Sisko Becomes A Demigod
The final few seasons of Star Trek: Deep Space Nine see the Prophets embracing their godhood more and more, with the aliens sending Sisko visions that nearly drive him mad, and at one point demanding the sacrifice of his son Jake when the latter is possessed by a pah-wraith. Eventually we learn that Sisko himself is a child of the Prophets.
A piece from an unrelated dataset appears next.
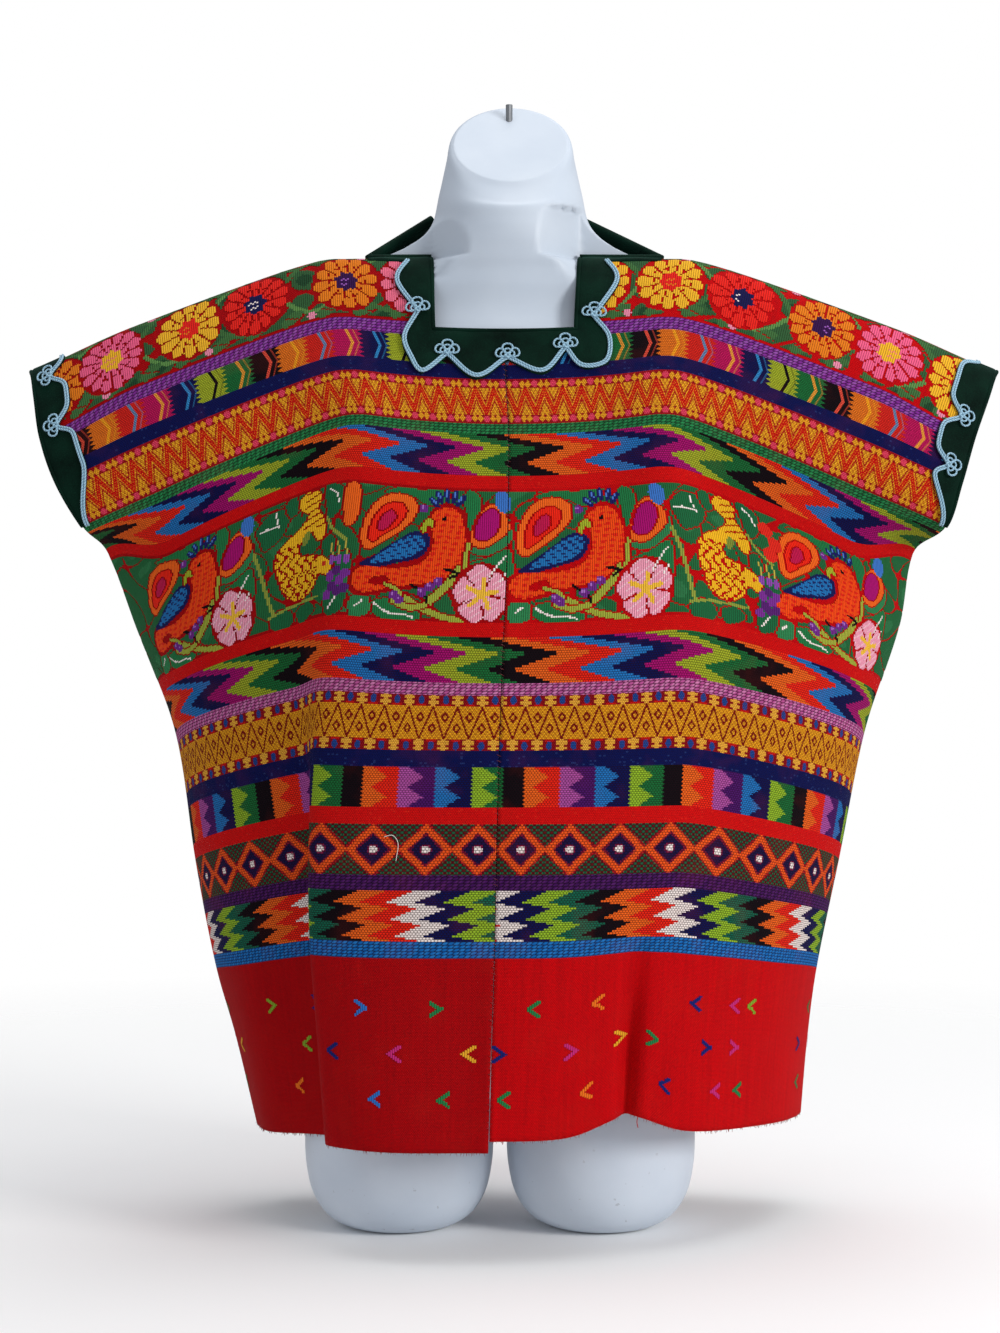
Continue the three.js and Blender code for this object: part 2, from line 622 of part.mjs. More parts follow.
// The dress form: torso and two thigh stubs, whose soles are flat. Its shoulders end just inside the cloth.
function makeForm() {
  const torso = loftOf(TORSO_RINGS.map(ovalRing));
  const stubs = [-1, 1].map((side) => {
    const rings = [...STUB_RINGS, { height: STUB.top, share: 0.97 }];
    return loftOf(rings.map(({ height, share }) => ovalRing({
      x: side * STUB.centre, height, wide: STUB.wide * share, deep: STUB.deep * share, middle: 0,
      sides: STUB_SIDES,
    })));
  });
  const seats = Object.values(panels).map((panel) => {
    const upper = panel.quads.filter((quad) => quad.drop < SEAT_END);
    const seat = solidOf(wallOf(panel.vertices, panel.normals, upper, -WALL / 2 - FORM_GAP, SEAT_CUT));
    return seat.add(seat.translate([-panel.side * SEAM_CLEAR, 0, 0]));
  });
  const whole = [torso, ...stubs].map(solidOf).reduce((all, solid) => all.add(solid));
  return geometryFrom(seats.reduce((all, seat) => all.subtract(seat), whole));
}

// The hanging hook's short shank, standing on the slanted neck cap
function makeShank() {
  const cap = TORSO_RINGS.at(-1);
  const foot = cap.height + cap.tilt * (SHANK.y - cap.middle) + 0.3;
  const ring = (height, tilt) => ovalRing({
    x: SHANK.x, height, wide: SHANK.radius, deep: SHANK.radius, middle: SHANK.y, tilt, sides: SHANK.sides,
  });
  return geometryOf(loftOf([ring(foot, cap.tilt), ring(foot + SHANK.high, 0)]));
}

const cloth = new THREE.MeshStandardMaterial({ color: 0xc41a12, roughness: 0.85, side: THREE.DoubleSide });
const velvet = new THREE.MeshStandardMaterial({ color: 0x063d2b, roughness: 0.7 });
const cord = new THREE.MeshStandardMaterial({ color: 0x7fb2cc, roughness: 0.6 });
const plastic = new THREE.MeshStandardMaterial({ color: 0xdfe6ee, roughness: 0.45 });
const metal = new THREE.MeshStandardMaterial({ color: 0x8d9094, roughness: 0.35, metalness: 1 });

const panels = { left: makePanel(-1), right: makePanel(1) };
const tunic = new THREE.Group();

function addMesh(name, geometry, material) {
  const mesh = new THREE.Mesh(geometry, material);
  mesh.name = name;
  tunic.add(mesh);
}

for (const [name, panel] of Object.entries(panels)) {
  const wall = wallOf(panel.vertices, panel.normals, panel.quads, -WALL / 2, WALL / 2);
  addMesh("panel_" + name, geometryOf(wall), cloth.clone());
}
for (const layer of ["front", "back"]) {
  addMesh("neck_trim_" + layer, geometryOf(neckTrim(layer)), velvet.clone());
  addMesh("neck_cord_" + layer, neckCord(layer), cord.clone());
}
for (const [name, side] of [["left", -1], ["right", 1]]) {
  addMesh("armhole_trim_" + name, geometryOf(armTrim(side, ARM_NOTCHES[name])), velvet.clone());
  addMesh("armhole_cord_" + name, armCord(side, ARM_NOTCHES[name]), cord.clone());
}
addMesh("torso_form", makeForm(), plastic);
addMesh("hook_shank", makeShank(), metal);

// The frame's origin is the middle of the whole at floor level.
const box = new THREE.Box3().setFromObject(tunic, true);
tunic.position.set(-(box.min.x + box.max.x) / 2, -(box.min.y + box.max.y) / 2, -box.min.z);

export default tunic;
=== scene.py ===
"""A huipil tunic on a torso dress form: two brocaded panels, velvet trims, scalloped cords and the form."""

import logging
from dataclasses import dataclass, field
from enum import Enum
from typing import Callable, Sequence

import bpy
import numpy as np
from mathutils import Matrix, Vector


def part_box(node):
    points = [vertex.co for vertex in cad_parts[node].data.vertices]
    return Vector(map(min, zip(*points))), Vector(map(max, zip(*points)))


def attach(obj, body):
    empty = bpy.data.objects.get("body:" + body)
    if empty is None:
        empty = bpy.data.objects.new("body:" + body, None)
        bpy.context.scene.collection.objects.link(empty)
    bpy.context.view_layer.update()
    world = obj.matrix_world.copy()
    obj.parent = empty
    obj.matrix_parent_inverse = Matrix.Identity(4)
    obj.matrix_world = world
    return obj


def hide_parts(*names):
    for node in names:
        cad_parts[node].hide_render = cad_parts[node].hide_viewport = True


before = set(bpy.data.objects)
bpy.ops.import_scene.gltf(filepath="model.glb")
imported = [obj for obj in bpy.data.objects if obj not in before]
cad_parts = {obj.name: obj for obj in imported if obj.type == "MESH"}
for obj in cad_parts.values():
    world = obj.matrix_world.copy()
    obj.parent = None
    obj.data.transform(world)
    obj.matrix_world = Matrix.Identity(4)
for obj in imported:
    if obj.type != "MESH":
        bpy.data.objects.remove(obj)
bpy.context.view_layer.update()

LOG = logging.getLogger("tunic")
MM = 0.001

# The sizes of the cut, in millimetres, as in the solids.
PANEL_WIDTH = 370.0
ARMHOLE_DEPTH = 185.0
HEM_RIGHT = 656.0
NECK_HALF = 56.0
NECK_DROP = 67.0
SLIT_GAP = 2.5
BINDING = 11.0
ARM_TRIM_END = 139.0
ARM_TRIM_WIDE = 27.0
CLOTH_HALF = 0.75

Array = np.ndarray


class Side(Enum):
    """The wearer's panel as seen from the front: the left or right half of the picture."""

    LEFT = -1
    RIGHT = 1

    @property
    def slit(self) -> float:
        """The shoulder slit's end, across from the centre seam."""
        return 106.0 if self is Side.LEFT else 118.0

    @property
    def hem(self) -> float:
        """The drop of the hem below the shoulder fold."""
        return 664.0 if self is Side.LEFT else 656.0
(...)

The non-linear nature of the Prophets could potentially explain any supposed plot inconsistencies — like why some of them seem ready to kill him when they meet him in the series premiere even though they presumably know he’s their child — but what’s more jarring is how they’ve changed. By the series finale, they clearly see themselves as deities as well as the final arbiters of right and wrong. The final defeat of the pah-wraiths is achieved through a mystic book — kind of a rare tool to be used to in Star Trek — and of Gul Dukat, Sisko’s mother says “he is where he belongs,” suggesting a heaven/hell like dichotomy.
Why It Matters
In their original concept of the Prophets, when it comes to the question of whether or not they are gods, the Star Trek: Deep Space Nine writers put the audience in control. Are they gods? Are they just “wormhole aliens?” It was purely up to each fan’s individual interpretation.
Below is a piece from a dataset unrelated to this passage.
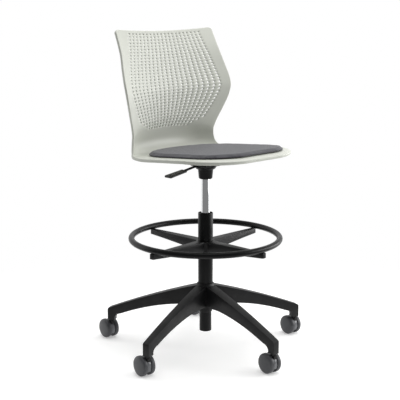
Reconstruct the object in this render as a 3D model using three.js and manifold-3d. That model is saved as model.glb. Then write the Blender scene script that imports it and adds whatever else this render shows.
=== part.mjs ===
// Drafting chair: a moulded seat-and-back shell with a thin pad, on a gas lift with a foot ring
// and a five-legged base on twin-wheel casters.
// Millimetres, +Z up, the sitter faces -Y and the sitter's left is +X. Every piece is built around the
// column's axis at X = Y = 0, and the whole group is then centred on its own footprint.
import * as THREE from "three";
import { mergeVertices } from "three/addons/utils/BufferGeometryUtils.js";
import Module from "manifold-3d";

const wasm = await Module();
wasm.setup();

// ---- Driving dimensions ----------------------------------------------------------------------------------

const GAP = 0.3; // clearance between pieces that touch

// Seat and back shell
const SEAT_HEIGHT = 634; // shell's upper face above the floor, at the column's axis
const SEAT_RAKE = 4.5; // degrees that the seat falls towards the back
const SEAT_FRONT = 250; // front edge ahead of the axis
const SEAT_HALF_WIDTH = 207;
const SEAT_CORNER = 145; // radius of the two front corners, in plan
const SEAT_LIP_DROP = 9; // how far the front edge rolls down
const BACK_HEIGHT = 370.5; // middle of the back's top edge above SEAT_HEIGHT
const BACK_HALF_WIDTH = 227; // at the hips, its widest point
const BACK_HORN = 5; // how far the top corners stand above the middle of the top edge
const BACK_CORNER = 12; // radius of the top corners
const SHELL_WALL = 7;
const SHELL_RIM = 10; // thickness of the rolled rim
const SHELL_RIM_REACH = 16; // width of the strip that thickens into the rim

// Seat pad
const PAD_FRONT = 235;
const PAD_REAR = -175;
const PAD_HALF_WIDTH = 170;
const PAD_FRONT_CORNER = 108;
const PAD_REAR_CORNER = 150;
const PAD_THICKNESS = 12;

// Gas lift
const COLUMN_RADIUS = 23.5;
const COLUMN_WALL = 2.5;
const COLUMN_TOP = 442.5;
const COLUMN_FOOT_RADIUS = 19.3; // below the hub's taper
const COLUMN_FOOT_WALL = 2.3;
const COLUMN_BOTTOM = 55;
const TUBE_RADIUS = 14;
const TUBE_WALL = 1.5;
const TUBE_BOTTOM = 159;
const ROD_RADIUS = 5;
const PISTON_TOP = 348;
const PISTON_HEIGHT = 14;
const BUSH_LENGTH = 90;
const RELEASE_PIN_RADIUS = 4;
const RELEASE_TRAVEL = 1.6;

// Seat fixing
const SOCKET_DROP = 43; // socket's top below SEAT_HEIGHT
const SOCKET_HEIGHT = 40;
const SOCKET_WALL = 10;
const SOCKET_FLANGE = 20; // flange's reach beyond the tube
const BRACKET_SIZE = 76;
const PLATE_WIDTH = 130;
const PLATE_DEPTH = 120;
const PLATE_THICKNESS = 3;
const SEAT_SCREW_INSET = 14; // from the plate's edges to its screws
const SEAT_SCREW_RADIUS = 2.5;
const SEAT_SCREW_BITE = 4; // how far a screw enters the shell

// Height lever
const LEVER_PIVOT_X = -22;
const LEVER_RISE = 6.5; // pivot above the socket's top
const LEVER_ROD_RADIUS = 4;
const LEVER_BEND_X = -30; // where the rod leaves the level
const LEVER_ROD_END = [-92, -13]; // X, and Z from the pivot
const LEVER_TIP = [-160, -23.5];
const PADDLE_WIDTH = 26;
const PADDLE_THICKNESS = 6;
const LEVER_PIN_RADIUS = 1.5;

// Foot ring
const RING_RADIUS = 234.5; // centre line
const RING_TUBE_RADIUS = 9.5;
const RING_HEIGHT = 362; // centre line above the floor
const RING_TURN = 2.6; // degrees that the spokes are turned from the seat's axes
const RING_SPOKES = 4;
const SPOKE_END = 241;
const SPOKE_END_WIDTH = 15;
const SPOKE_ROOT_WIDTH = 34;
const SPOKE_END_HEIGHT = 17;
const SPOKE_ROOT_HEIGHT = 28;
const RING_HUB_WALL = 6;
const RING_HUB_HEIGHT = 34;
const RING_SCREW_RADIUS = 2;

// Star base
const LEGS = 5;
const BASE_TURN = -95.3; // degrees, the first leg's direction
const STEM_CIRCLE = 320; // radius of the circle that the caster stems stand on
const HUB_WALL = 9;
const HUB_TOP = 215;
const HUB_BOTTOM = 126;
const LEG_ROOT_WIDTH = 40;
const LEG_TIP_WIDTH = 28;
const LEG_END_RADIUS = 14;
const LEG_END_HEIGHT = 39.5;
const LEG_END_CLEARANCE = 2; // above the wheels
const LEG_ROOT_TOP = 212;
const LEG_ROOT_BOTTOM = 140;
const LEG_ROOT_REACH = 85; // where the underside leaves the hub
const LEG_TIP_DEPTH = 21; // from the top line to the underside, at the leg end
const LEG_ARCH = 6; // rise of the underside's middle above a straight line
const LEG_CROWN = 9; // rise of the top line's middle above a straight line

// Casters
const WHEEL_RADIUS = 31.75;
const WHEEL_WIDTH = 17;
const WHEEL_SIDES = 20;
const HOOD_WIDTH = 13;
const HOOD_INSET = 3; // inside the wheels' treads
const CASTER_TRAIL = 18; // axle behind the stem
const CASTER_HEADING = 83; // degrees, the direction that the axles trail in
const AXLE_RADIUS = 3;
const STEM_RADIUS = 5.5;
const STEM_SPIGOT_RADIUS = 4;
const STEM_COLLAR_RADIUS = 8;
const STEM_LENGTH = 36; // above the leg end's lower face
const SLEEVE_WALL = 2.2;
const COLLAR_CLEARANCE = 4.5; // hood's top below the leg end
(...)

And with a franchise like Star Trek, which is all about asking really big questions, leaving the answers in the audience’s care is usually the right way to go. It gives fans the chance to think about certain subjects — like spirituality and the existence of a higher power — more deeply and thoughtfully than they might otherwise. But starting with “Sacrifice of Angels,” the writers kicked us out of the driver’s seat.
Star Trek: Deep Space Nine remains, in my opinion, the best series of the franchise. Could the series have done without the Prophets ultimately embracing their godhood? I think so.
Could it have survived hearing Morn speak? No. No, that one they got right.